### RECORDS FOR THE TASK

────

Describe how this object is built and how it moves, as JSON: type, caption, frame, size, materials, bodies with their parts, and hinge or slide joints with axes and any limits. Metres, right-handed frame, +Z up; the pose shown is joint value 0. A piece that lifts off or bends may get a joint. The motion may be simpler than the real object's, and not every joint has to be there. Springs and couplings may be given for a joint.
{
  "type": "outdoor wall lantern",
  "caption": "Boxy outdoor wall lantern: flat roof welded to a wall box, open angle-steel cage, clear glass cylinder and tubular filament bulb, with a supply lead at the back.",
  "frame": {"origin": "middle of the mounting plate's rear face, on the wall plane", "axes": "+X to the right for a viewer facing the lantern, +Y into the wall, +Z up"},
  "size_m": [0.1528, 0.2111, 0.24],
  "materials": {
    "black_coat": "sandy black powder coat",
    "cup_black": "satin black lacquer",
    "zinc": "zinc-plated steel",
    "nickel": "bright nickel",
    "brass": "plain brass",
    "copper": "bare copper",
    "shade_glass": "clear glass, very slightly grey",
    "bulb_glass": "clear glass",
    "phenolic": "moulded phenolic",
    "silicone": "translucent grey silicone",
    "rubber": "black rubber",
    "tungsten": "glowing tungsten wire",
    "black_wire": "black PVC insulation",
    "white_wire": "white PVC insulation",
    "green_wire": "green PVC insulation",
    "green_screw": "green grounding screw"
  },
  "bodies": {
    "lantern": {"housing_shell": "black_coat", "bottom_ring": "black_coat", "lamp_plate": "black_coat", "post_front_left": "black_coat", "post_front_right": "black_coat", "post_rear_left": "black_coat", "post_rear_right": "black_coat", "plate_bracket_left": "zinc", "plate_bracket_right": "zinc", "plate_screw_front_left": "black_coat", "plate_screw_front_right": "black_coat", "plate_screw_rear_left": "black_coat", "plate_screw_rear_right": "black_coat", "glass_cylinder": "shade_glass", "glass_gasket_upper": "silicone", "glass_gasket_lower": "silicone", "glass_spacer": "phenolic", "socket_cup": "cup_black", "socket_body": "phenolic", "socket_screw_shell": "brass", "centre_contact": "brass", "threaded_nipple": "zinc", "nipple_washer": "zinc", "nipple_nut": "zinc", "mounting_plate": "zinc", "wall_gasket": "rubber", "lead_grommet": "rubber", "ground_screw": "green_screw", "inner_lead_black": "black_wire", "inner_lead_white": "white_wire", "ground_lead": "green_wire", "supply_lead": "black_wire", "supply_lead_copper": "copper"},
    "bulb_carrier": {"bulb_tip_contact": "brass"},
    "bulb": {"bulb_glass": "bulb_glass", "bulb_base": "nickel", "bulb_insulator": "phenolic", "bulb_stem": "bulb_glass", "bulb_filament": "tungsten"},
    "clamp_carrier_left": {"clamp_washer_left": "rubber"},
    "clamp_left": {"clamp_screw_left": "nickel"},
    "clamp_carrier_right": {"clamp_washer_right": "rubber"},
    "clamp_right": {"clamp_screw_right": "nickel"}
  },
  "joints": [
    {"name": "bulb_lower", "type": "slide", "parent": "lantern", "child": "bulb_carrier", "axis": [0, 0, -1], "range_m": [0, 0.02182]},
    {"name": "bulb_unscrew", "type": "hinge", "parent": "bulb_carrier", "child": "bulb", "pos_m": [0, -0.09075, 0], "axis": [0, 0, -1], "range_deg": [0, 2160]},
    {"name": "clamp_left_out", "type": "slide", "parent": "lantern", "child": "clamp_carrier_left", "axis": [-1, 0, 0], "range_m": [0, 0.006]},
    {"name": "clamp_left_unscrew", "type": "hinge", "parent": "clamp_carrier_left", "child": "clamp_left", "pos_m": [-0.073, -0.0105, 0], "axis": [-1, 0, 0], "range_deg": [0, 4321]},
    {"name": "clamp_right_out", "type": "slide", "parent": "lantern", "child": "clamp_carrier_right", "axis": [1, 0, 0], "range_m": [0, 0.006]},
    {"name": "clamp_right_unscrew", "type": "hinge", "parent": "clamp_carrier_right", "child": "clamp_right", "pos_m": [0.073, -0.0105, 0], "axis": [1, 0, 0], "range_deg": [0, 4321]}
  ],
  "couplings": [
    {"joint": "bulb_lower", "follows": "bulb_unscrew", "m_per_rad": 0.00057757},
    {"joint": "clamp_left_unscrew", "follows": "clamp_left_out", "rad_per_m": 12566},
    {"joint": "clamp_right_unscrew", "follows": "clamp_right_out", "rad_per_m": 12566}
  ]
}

────

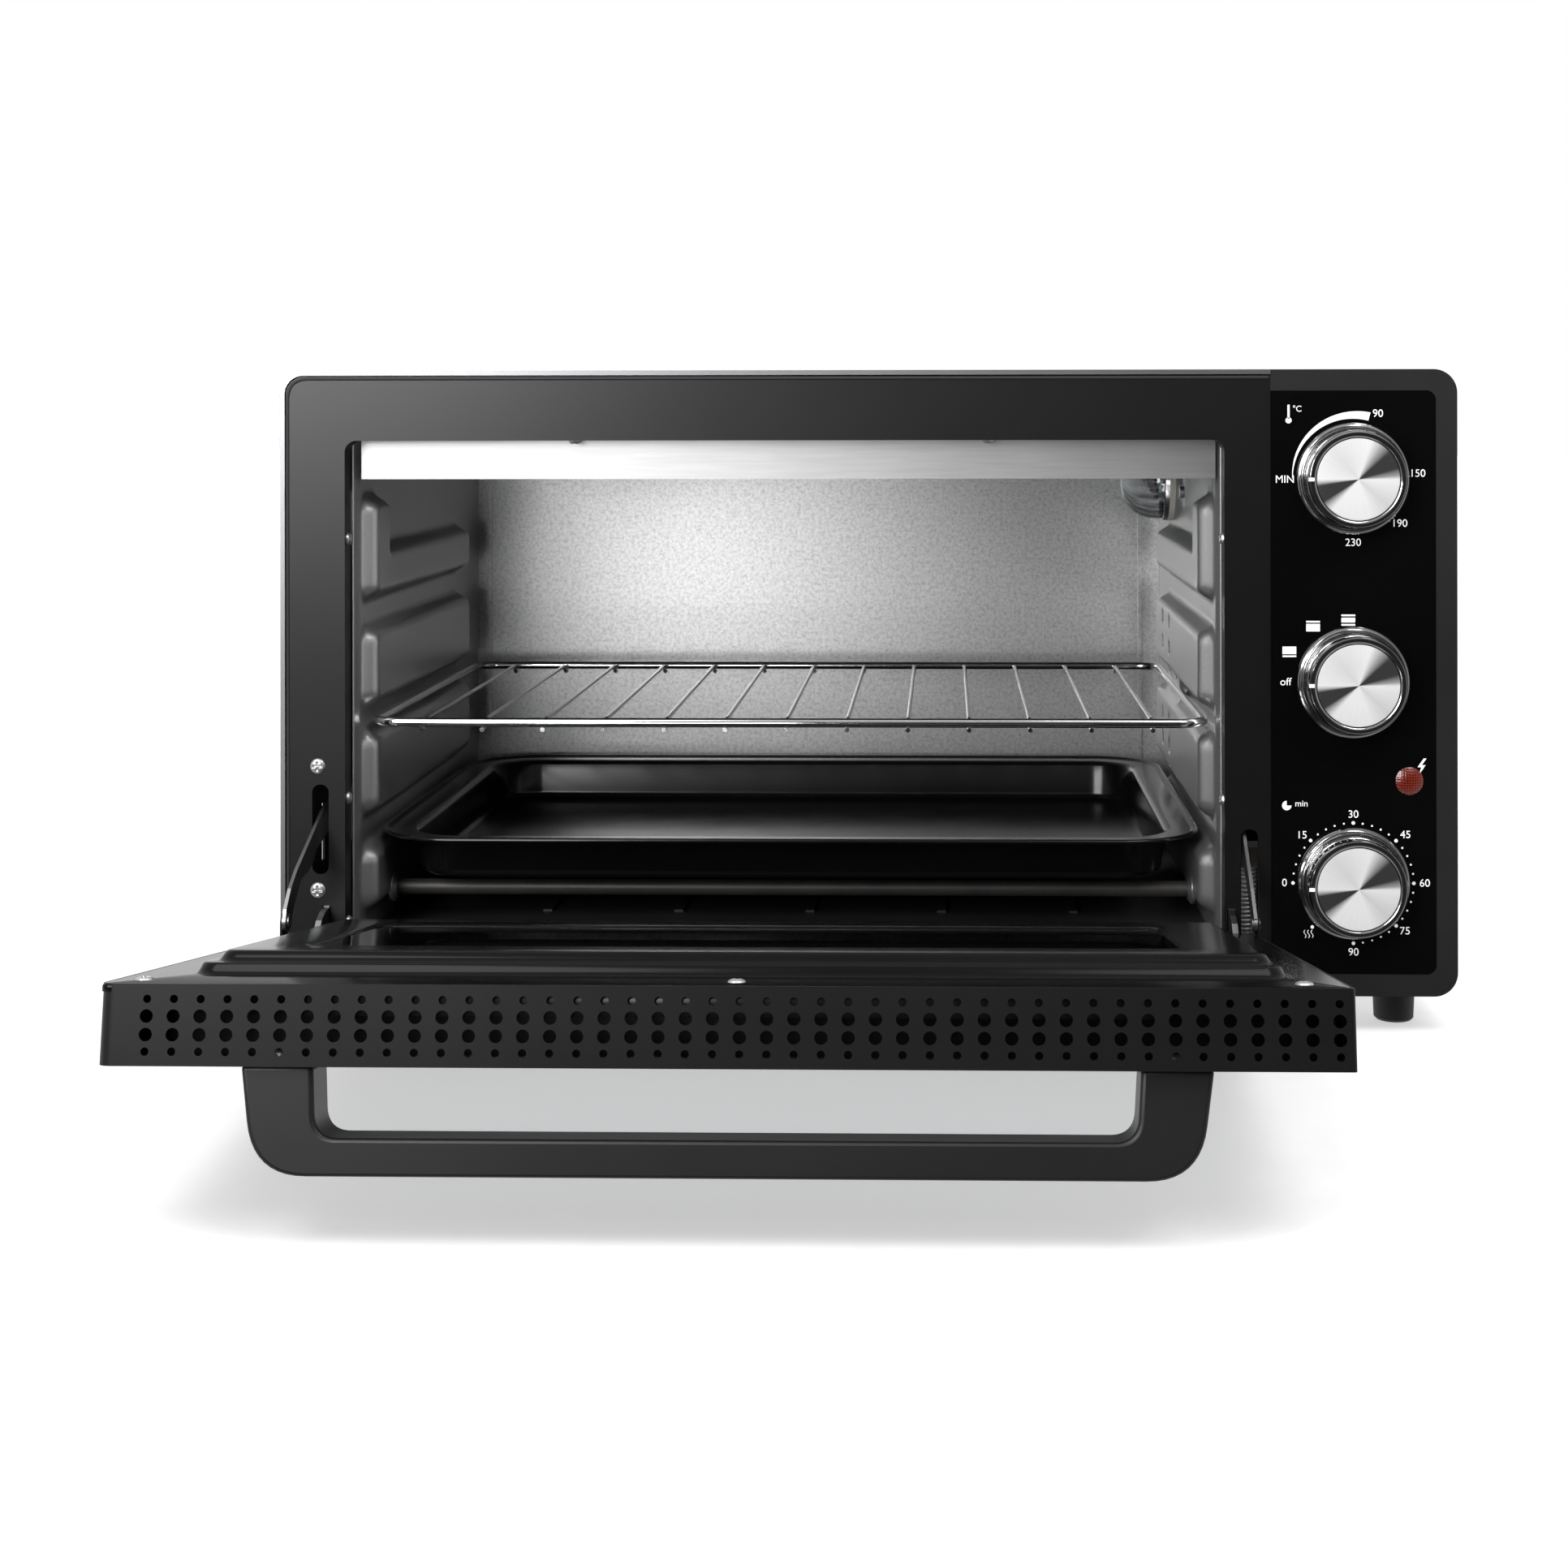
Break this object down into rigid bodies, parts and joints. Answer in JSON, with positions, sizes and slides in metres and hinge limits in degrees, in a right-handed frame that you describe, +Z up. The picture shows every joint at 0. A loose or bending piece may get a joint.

────

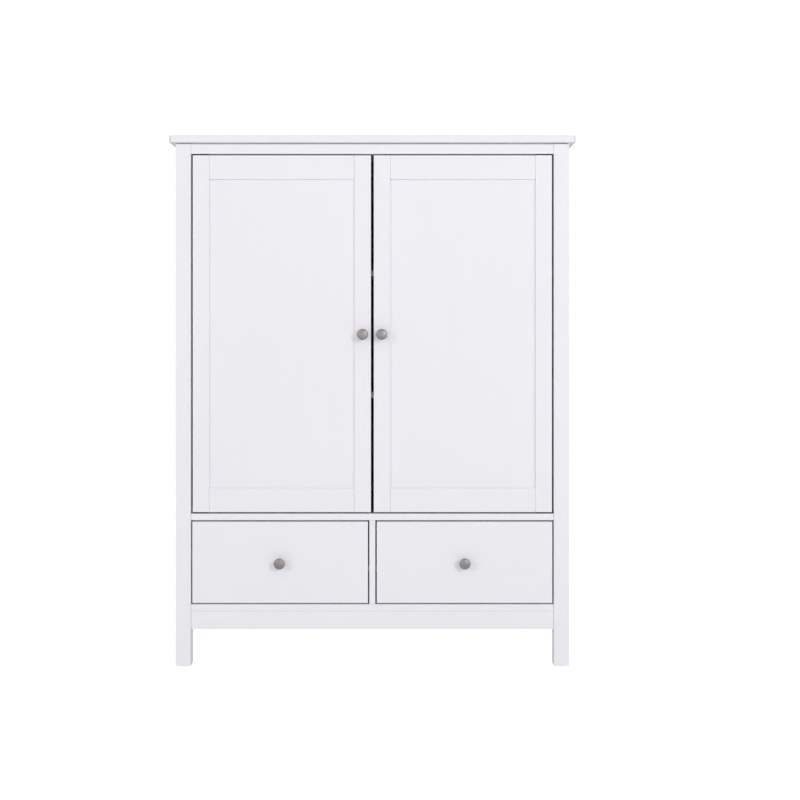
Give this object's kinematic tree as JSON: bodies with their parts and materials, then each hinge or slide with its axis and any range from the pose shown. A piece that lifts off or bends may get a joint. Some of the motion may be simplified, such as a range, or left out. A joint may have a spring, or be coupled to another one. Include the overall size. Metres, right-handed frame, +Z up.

────

### SET EXERCISE
Copy all lines from the material that include "type".

### FULL SOLUTION
Describe how this object is built and how it moves, as JSON: type, caption, frame, size, materials, bodies with their parts, and hinge or slide joints with axes and any limits. Metres, right-handed frame, +Z up; the pose shown is joint value 0. A piece that lifts off or bends may get a joint. The motion may be simpler than the real object's, and not every joint has to be there. Springs and couplings may be given for a joint.
  "type": "outdoor wall lantern",
    {"name": "bulb_lower", "type": "slide", "parent": "lantern", "child": "bulb_carrier", "axis": [0, 0, -1], "range_m": [0, 0.02182]},
    {"name": "bulb_unscrew", "type": "hinge", "parent": "bulb_carrier", "child": "bulb", "pos_m": [0, -0.09075, 0], "axis": [0, 0, -1], "range_deg": [0, 2160]},
    {"name": "clamp_left_out", "type": "slide", "parent": "lantern", "child": "clamp_carrier_left", "axis": [-1, 0, 0], "range_m": [0, 0.006]},
    {"name": "clamp_left_unscrew", "type": "hinge", "parent": "clamp_carrier_left", "child": "clamp_left", "pos_m": [-0.073, -0.0105, 0], "axis": [-1, 0, 0], "range_deg": [0, 4321]},
    {"name": "clamp_right_out", "type": "slide", "parent": "lantern", "child": "clamp_carrier_right", "axis": [1, 0, 0], "range_m": [0, 0.006]},
    {"name": "clamp_right_unscrew", "type": "hinge", "parent": "clamp_carrier_right", "child": "clamp_right", "pos_m": [0.073, -0.0105, 0], "axis": [1, 0, 0], "range_deg": [0, 4321]}